PROBLEM REQUIREMENTS:
Copy out each line that includes the word "Blender".
■ ■ ■
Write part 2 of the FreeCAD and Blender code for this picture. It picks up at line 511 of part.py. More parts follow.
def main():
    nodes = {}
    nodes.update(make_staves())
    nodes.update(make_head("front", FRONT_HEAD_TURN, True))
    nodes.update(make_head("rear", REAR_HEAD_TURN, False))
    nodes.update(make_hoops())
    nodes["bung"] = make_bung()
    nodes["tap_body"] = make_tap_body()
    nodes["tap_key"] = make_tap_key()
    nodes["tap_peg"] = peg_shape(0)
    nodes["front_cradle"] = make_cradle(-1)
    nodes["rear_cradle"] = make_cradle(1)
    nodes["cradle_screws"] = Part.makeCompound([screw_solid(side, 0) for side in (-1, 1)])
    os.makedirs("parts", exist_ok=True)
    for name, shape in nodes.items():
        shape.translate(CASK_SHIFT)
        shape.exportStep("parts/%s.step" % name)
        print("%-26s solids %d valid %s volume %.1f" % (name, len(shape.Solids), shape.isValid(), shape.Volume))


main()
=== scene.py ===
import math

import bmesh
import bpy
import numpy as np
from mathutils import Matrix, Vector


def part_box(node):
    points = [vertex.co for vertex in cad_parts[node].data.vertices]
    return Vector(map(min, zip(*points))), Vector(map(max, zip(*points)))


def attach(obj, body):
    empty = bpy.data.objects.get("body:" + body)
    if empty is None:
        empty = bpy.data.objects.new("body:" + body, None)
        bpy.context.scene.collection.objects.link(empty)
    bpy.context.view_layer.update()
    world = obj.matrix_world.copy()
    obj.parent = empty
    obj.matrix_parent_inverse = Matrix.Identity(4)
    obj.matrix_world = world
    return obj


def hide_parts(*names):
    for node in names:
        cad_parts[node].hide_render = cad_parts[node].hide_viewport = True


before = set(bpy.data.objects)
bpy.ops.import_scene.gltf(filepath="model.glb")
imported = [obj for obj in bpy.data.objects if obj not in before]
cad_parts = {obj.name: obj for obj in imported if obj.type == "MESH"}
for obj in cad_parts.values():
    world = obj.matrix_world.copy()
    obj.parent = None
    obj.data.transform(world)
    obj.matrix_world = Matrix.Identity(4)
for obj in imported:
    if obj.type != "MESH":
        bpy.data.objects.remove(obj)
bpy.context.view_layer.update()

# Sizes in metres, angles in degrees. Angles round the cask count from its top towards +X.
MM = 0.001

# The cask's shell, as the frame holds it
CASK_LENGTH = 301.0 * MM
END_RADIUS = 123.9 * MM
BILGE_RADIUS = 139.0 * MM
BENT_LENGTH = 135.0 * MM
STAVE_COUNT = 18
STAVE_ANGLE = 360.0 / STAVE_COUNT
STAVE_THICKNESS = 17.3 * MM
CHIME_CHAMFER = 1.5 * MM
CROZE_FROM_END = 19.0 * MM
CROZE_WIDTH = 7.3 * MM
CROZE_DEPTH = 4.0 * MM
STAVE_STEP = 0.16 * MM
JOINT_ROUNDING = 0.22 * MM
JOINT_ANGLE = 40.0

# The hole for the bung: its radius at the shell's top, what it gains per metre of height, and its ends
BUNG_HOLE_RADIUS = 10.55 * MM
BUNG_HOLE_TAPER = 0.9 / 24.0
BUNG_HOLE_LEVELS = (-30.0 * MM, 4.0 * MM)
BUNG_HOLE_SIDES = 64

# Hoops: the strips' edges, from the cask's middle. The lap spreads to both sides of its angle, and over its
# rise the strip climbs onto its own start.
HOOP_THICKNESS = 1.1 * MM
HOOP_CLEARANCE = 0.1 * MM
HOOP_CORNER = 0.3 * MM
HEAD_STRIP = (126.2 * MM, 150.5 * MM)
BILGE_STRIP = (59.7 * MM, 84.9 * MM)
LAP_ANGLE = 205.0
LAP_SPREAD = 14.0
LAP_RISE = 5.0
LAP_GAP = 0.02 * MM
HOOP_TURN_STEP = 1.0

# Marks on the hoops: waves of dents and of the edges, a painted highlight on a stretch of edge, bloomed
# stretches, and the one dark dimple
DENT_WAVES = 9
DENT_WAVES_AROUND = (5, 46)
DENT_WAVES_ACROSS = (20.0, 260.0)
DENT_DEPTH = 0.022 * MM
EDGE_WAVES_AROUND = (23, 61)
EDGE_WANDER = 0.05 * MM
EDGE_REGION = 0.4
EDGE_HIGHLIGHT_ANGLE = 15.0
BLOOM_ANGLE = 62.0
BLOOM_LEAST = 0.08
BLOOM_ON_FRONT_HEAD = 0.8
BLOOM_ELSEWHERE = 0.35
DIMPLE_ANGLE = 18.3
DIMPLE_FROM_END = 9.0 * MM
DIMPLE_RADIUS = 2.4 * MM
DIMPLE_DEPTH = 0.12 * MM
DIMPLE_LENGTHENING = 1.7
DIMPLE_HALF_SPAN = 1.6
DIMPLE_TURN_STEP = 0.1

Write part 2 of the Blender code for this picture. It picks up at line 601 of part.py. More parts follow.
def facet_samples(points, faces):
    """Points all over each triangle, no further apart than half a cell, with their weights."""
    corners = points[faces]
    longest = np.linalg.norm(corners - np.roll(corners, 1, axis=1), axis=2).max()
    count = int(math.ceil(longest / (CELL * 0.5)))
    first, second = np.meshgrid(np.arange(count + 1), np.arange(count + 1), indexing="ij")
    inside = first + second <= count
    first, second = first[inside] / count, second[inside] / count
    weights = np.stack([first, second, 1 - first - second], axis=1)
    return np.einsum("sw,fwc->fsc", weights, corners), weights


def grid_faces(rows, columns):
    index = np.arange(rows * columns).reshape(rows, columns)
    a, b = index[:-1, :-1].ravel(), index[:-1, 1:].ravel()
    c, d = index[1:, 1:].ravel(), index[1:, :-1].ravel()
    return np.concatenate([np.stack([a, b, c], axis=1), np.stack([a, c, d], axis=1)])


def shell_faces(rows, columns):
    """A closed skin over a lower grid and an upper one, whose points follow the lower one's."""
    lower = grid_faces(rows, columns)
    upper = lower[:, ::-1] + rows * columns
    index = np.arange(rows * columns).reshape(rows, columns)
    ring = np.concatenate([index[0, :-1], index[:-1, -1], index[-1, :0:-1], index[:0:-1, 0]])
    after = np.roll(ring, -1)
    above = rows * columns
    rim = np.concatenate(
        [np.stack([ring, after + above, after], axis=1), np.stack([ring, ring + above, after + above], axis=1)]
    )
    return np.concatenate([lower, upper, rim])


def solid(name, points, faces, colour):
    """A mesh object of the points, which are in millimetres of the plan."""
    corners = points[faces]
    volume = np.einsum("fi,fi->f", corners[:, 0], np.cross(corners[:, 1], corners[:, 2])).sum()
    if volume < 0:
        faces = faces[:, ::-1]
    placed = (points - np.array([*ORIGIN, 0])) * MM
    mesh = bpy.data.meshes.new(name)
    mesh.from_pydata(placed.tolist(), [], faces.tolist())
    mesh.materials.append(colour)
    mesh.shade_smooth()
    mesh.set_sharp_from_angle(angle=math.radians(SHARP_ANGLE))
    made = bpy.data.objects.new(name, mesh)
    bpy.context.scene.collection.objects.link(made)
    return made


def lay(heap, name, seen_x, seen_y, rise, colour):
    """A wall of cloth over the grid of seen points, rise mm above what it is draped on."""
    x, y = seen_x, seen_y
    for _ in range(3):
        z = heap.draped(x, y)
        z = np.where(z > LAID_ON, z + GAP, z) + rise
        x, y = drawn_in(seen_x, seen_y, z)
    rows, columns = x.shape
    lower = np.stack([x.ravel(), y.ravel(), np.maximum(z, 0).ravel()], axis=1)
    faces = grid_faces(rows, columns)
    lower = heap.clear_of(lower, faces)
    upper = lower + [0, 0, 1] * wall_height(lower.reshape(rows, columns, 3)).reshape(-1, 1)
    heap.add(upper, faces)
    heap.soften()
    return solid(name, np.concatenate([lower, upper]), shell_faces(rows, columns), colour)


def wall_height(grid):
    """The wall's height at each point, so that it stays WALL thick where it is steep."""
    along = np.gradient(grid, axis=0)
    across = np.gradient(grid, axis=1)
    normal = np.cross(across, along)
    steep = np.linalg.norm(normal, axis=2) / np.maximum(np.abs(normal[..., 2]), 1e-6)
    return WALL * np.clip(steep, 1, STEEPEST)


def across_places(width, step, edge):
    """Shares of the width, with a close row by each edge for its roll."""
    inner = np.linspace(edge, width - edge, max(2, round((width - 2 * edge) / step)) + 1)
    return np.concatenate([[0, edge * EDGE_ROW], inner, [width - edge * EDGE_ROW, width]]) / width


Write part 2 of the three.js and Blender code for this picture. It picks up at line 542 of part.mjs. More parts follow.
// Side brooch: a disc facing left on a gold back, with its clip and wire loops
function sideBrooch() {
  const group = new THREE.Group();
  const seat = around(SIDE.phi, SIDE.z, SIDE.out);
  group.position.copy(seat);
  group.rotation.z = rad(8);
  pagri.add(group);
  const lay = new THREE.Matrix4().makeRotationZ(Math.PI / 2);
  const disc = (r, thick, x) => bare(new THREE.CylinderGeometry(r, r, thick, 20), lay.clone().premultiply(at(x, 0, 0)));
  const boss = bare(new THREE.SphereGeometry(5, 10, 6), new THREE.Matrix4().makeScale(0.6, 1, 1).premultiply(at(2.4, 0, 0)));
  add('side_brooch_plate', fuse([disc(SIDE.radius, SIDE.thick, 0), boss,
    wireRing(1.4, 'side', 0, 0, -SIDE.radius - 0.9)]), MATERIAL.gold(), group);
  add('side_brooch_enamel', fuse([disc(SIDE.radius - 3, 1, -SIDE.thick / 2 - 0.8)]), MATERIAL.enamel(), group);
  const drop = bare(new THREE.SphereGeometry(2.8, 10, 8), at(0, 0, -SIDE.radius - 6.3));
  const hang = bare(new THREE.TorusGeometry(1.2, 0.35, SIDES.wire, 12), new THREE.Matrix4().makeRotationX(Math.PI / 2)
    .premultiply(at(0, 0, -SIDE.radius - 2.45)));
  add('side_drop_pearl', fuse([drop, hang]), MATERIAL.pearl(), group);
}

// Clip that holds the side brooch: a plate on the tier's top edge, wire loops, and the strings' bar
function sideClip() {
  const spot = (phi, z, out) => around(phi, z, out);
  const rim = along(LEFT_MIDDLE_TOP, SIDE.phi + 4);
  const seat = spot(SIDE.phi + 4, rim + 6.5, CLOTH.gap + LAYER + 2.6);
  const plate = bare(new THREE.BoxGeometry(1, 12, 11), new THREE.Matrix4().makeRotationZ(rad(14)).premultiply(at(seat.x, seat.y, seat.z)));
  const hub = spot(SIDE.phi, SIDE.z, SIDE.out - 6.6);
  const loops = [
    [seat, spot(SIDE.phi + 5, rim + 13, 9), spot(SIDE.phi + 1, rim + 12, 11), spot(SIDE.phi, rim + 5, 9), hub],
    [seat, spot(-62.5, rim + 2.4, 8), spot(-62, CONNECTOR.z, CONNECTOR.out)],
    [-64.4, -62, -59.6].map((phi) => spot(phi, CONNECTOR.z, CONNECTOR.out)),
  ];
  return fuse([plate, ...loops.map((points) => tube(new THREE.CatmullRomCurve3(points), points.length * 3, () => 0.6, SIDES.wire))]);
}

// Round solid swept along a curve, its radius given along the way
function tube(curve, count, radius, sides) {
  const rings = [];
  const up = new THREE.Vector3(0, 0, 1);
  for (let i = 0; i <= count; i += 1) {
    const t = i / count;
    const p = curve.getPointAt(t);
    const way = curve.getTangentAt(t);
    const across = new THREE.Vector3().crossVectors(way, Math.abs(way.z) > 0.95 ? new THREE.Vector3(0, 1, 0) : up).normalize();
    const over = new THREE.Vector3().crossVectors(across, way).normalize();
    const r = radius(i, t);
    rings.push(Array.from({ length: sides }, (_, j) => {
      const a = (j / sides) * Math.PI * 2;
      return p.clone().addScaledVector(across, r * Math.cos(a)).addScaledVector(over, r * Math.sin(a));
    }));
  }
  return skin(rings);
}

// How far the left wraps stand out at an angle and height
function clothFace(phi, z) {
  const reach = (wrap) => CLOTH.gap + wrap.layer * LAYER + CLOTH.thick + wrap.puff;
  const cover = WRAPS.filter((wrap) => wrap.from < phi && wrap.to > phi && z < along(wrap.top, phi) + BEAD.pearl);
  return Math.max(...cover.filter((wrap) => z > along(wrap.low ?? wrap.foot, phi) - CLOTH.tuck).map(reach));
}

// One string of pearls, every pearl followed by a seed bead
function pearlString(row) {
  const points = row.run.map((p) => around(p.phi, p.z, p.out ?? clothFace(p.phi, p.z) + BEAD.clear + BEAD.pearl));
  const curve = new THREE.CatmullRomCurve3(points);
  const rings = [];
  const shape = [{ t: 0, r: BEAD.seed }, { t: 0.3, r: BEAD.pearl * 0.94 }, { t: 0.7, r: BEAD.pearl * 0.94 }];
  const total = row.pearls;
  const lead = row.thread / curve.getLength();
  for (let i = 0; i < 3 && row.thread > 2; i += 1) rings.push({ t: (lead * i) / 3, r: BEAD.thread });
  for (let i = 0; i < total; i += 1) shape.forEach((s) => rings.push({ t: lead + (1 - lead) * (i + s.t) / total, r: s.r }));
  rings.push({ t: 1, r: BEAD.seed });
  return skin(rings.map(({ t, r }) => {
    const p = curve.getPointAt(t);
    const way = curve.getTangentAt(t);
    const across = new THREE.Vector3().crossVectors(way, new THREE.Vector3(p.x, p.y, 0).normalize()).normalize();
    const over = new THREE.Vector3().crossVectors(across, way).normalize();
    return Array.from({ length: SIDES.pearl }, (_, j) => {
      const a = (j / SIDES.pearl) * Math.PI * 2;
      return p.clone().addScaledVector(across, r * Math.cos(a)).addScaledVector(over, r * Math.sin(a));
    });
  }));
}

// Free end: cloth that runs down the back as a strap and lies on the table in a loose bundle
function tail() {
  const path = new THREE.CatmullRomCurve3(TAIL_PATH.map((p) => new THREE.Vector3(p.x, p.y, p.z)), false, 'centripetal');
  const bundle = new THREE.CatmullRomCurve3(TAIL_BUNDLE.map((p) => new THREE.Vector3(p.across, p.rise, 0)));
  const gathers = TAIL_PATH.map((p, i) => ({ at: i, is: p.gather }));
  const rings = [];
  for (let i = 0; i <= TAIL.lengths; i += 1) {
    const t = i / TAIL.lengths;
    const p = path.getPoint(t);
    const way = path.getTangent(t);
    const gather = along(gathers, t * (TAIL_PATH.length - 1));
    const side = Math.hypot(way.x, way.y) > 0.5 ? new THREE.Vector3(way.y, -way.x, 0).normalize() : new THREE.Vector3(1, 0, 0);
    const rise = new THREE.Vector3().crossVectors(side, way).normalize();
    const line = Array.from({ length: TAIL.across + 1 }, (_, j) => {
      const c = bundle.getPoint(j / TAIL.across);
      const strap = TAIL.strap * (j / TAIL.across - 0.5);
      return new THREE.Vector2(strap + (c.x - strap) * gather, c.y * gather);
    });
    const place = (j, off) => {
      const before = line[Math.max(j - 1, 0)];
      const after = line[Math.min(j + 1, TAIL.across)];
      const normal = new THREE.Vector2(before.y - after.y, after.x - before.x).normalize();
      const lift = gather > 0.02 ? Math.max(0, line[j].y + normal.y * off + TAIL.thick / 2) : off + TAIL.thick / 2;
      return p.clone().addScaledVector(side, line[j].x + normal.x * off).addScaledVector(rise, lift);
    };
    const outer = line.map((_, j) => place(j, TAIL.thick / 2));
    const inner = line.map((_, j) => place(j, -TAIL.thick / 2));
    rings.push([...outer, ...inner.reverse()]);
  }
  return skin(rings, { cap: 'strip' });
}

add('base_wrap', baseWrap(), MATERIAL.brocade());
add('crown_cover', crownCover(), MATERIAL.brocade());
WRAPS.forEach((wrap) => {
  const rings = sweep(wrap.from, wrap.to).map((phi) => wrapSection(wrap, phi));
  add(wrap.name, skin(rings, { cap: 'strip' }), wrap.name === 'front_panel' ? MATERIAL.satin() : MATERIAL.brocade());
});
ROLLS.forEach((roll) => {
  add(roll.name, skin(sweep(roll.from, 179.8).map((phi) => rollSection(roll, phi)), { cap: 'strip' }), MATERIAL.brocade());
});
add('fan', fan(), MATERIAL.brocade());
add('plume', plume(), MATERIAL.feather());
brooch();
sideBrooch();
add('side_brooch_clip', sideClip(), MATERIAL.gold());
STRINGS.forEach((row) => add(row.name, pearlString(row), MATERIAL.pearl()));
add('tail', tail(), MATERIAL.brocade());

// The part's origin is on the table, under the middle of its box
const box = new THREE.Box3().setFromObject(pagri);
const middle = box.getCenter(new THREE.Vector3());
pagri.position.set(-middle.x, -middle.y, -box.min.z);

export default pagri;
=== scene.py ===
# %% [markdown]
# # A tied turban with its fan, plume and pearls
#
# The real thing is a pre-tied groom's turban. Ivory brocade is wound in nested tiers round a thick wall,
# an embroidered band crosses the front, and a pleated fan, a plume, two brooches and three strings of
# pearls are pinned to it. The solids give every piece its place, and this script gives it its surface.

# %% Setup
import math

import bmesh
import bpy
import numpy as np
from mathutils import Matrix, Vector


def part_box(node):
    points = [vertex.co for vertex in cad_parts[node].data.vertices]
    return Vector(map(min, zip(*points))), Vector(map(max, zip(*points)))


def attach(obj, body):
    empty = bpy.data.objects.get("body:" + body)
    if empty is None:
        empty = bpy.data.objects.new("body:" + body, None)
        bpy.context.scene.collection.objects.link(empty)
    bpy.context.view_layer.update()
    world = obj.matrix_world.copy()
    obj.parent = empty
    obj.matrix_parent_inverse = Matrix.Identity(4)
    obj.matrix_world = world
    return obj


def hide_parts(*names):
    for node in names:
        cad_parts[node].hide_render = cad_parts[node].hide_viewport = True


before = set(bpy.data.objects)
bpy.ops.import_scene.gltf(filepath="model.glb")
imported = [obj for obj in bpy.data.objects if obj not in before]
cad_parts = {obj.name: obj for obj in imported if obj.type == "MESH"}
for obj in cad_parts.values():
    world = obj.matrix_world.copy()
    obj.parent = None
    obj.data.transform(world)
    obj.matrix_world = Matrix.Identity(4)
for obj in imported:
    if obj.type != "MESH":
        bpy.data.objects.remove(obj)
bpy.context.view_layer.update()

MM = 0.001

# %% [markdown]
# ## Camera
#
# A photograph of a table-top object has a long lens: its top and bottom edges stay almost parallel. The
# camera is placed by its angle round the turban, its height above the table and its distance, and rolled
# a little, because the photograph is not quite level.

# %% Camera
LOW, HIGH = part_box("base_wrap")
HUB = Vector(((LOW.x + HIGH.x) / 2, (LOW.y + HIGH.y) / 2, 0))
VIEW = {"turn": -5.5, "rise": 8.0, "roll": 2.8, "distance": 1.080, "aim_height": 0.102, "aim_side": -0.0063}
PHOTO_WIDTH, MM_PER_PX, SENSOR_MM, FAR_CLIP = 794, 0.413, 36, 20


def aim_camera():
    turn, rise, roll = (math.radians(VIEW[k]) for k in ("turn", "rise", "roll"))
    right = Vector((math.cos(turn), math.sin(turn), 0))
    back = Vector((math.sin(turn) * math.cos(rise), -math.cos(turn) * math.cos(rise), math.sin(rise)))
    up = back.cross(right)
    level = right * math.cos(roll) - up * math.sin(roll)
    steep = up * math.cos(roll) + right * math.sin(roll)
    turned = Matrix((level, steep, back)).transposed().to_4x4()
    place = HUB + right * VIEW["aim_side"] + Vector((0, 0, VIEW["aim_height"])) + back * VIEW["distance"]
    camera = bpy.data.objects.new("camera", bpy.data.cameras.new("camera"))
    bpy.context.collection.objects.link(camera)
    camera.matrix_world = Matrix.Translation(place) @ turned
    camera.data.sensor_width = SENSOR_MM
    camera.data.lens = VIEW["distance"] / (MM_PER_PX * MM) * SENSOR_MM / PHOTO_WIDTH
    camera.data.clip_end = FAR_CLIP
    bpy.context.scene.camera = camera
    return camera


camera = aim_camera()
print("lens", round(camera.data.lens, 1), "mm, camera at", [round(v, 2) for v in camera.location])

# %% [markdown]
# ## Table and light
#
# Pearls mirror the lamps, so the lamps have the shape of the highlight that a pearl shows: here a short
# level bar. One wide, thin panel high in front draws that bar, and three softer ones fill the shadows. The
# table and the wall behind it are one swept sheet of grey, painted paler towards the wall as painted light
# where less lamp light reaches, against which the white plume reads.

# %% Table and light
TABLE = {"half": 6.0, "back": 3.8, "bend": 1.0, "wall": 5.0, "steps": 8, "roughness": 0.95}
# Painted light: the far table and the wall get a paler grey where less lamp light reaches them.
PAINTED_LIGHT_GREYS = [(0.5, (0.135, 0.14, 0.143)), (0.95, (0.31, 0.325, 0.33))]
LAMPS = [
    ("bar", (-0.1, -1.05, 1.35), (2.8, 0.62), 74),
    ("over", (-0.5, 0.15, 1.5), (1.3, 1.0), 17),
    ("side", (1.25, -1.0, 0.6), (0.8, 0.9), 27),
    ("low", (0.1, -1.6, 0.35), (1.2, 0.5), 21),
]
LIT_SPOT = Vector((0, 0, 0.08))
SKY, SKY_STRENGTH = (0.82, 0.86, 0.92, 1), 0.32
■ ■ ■
THE SOLUTION:
Write part 2 of the FreeCAD and Blender code for this picture. It picks up at line 511 of part.py. More parts follow.
Write part 2 of the Blender code for this picture. It picks up at line 601 of part.py. More parts follow.
Write part 2 of the three.js and Blender code for this picture. It picks up at line 542 of part.mjs. More parts follow.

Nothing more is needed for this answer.